→ **Stated exercise**
Below is a listing; copy all of it exactly.

→ **Information shown**
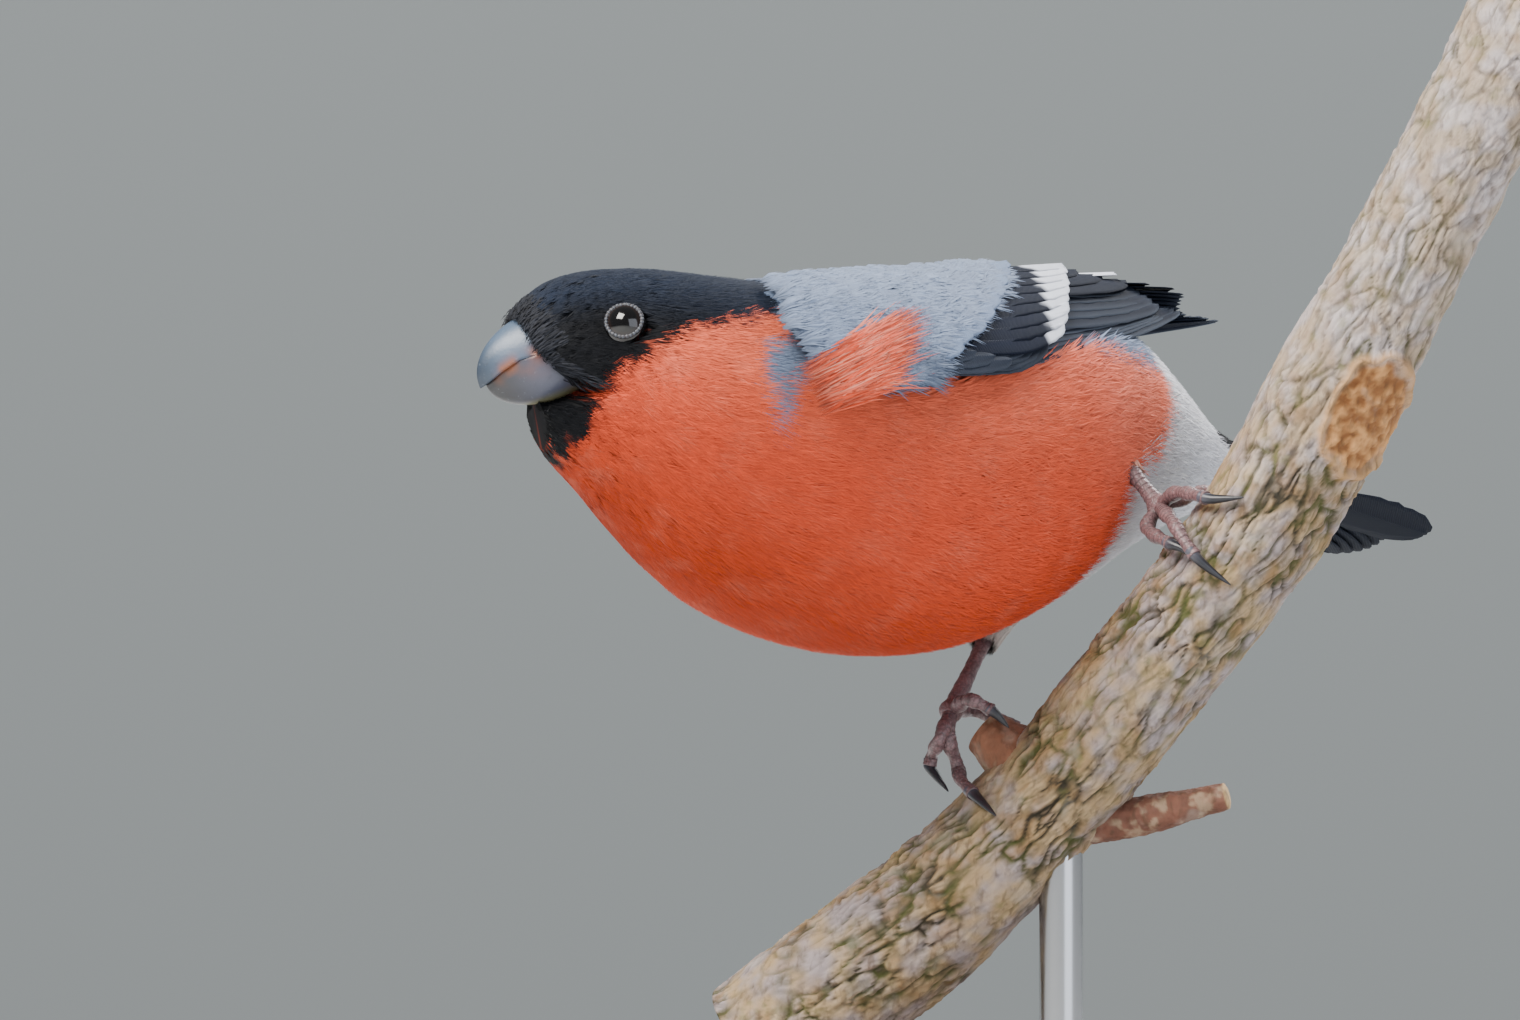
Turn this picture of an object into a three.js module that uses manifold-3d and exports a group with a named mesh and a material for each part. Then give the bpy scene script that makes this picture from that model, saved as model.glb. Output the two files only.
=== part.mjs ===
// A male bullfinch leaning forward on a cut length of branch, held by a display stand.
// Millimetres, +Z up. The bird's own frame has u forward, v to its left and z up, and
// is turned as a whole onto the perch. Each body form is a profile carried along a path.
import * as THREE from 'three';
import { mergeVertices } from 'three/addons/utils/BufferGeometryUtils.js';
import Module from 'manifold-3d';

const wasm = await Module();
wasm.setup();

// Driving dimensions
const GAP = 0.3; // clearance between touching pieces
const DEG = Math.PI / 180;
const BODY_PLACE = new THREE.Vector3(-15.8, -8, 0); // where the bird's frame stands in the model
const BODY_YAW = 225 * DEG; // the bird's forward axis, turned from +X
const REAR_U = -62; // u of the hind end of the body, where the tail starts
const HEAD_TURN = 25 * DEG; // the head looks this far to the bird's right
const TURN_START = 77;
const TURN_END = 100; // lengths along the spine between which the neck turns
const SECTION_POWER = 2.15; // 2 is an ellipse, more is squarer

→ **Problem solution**
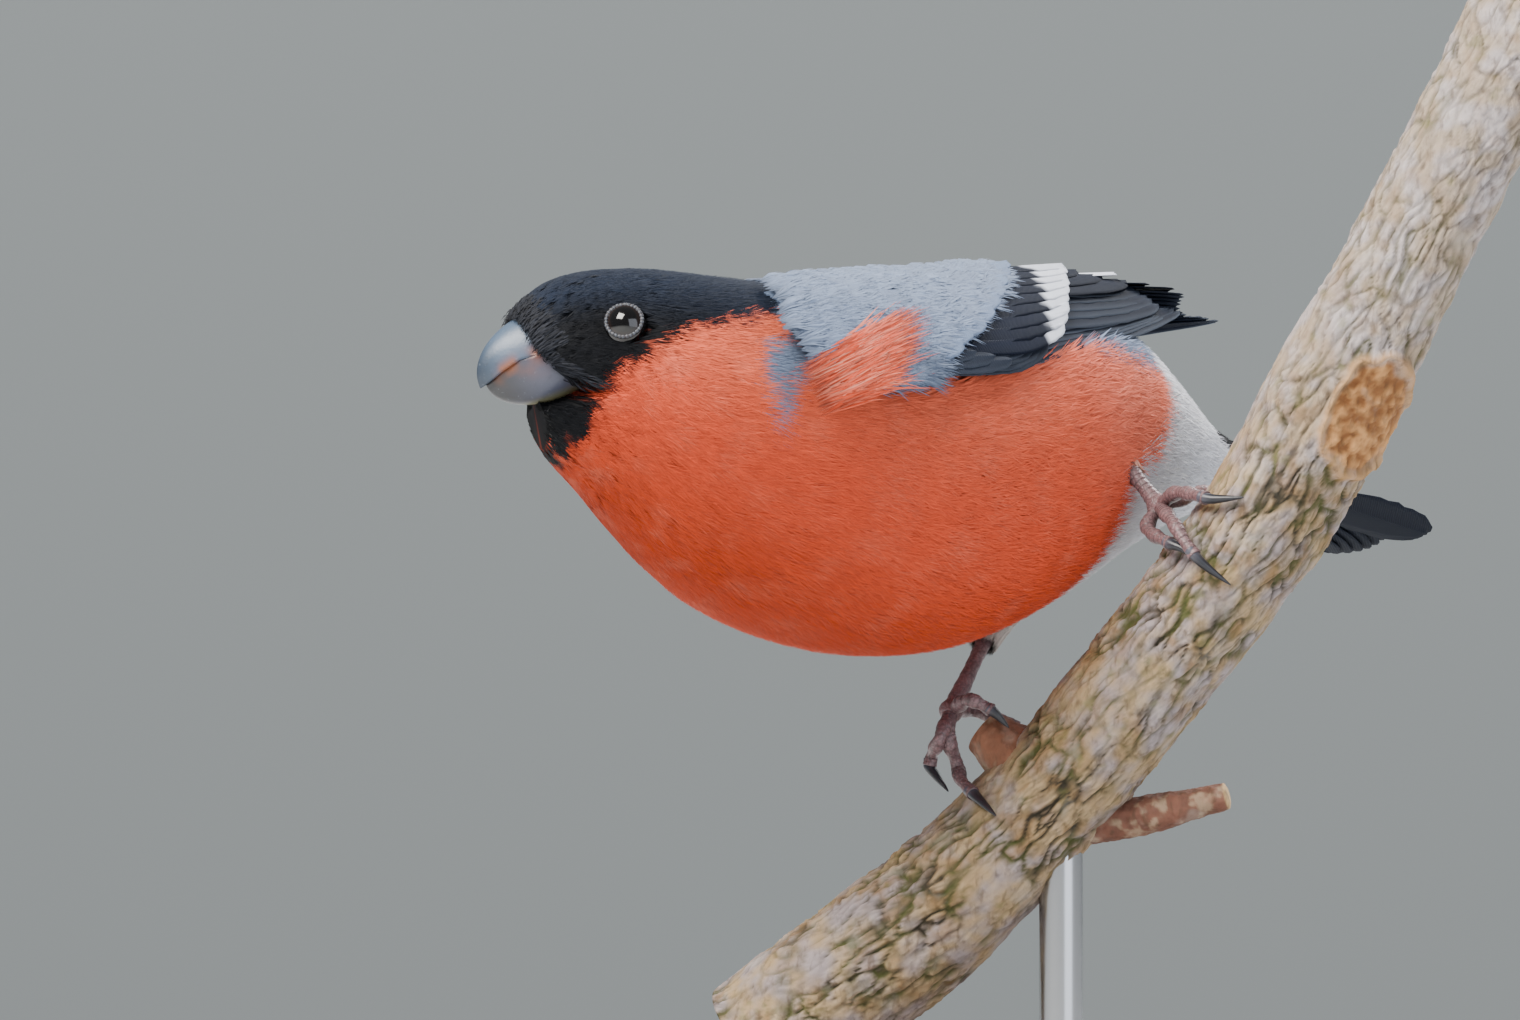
Turn this picture of an object into a three.js module that uses manifold-3d and exports a group with a named mesh and a material for each part. Then give the bpy scene script that makes this picture from that model, saved as model.glb. Output the two files only.
=== part.mjs ===
// A male bullfinch leaning forward on a cut length of branch, held by a display stand.
// Millimetres, +Z up. The bird's own frame has u forward, v to its left and z up, and
// is turned as a whole onto the perch. Each body form is a profile carried along a path.
import * as THREE from 'three';
import { mergeVertices } from 'three/addons/utils/BufferGeometryUtils.js';
import Module from 'manifold-3d';

const wasm = await Module();
wasm.setup();

// Driving dimensions
const GAP = 0.3; // clearance between touching pieces
const DEG = Math.PI / 180;
const BODY_PLACE = new THREE.Vector3(-15.8, -8, 0); // where the bird's frame stands in the model
const BODY_YAW = 225 * DEG; // the bird's forward axis, turned from +X
const REAR_U = -62; // u of the hind end of the body, where the tail starts
const HEAD_TURN = 25 * DEG; // the head looks this far to the bird's right
const TURN_START = 77;
const TURN_END = 100; // lengths along the spine between which the neck turns
const SECTION_POWER = 2.15; // 2 is an ellipse, more is squarer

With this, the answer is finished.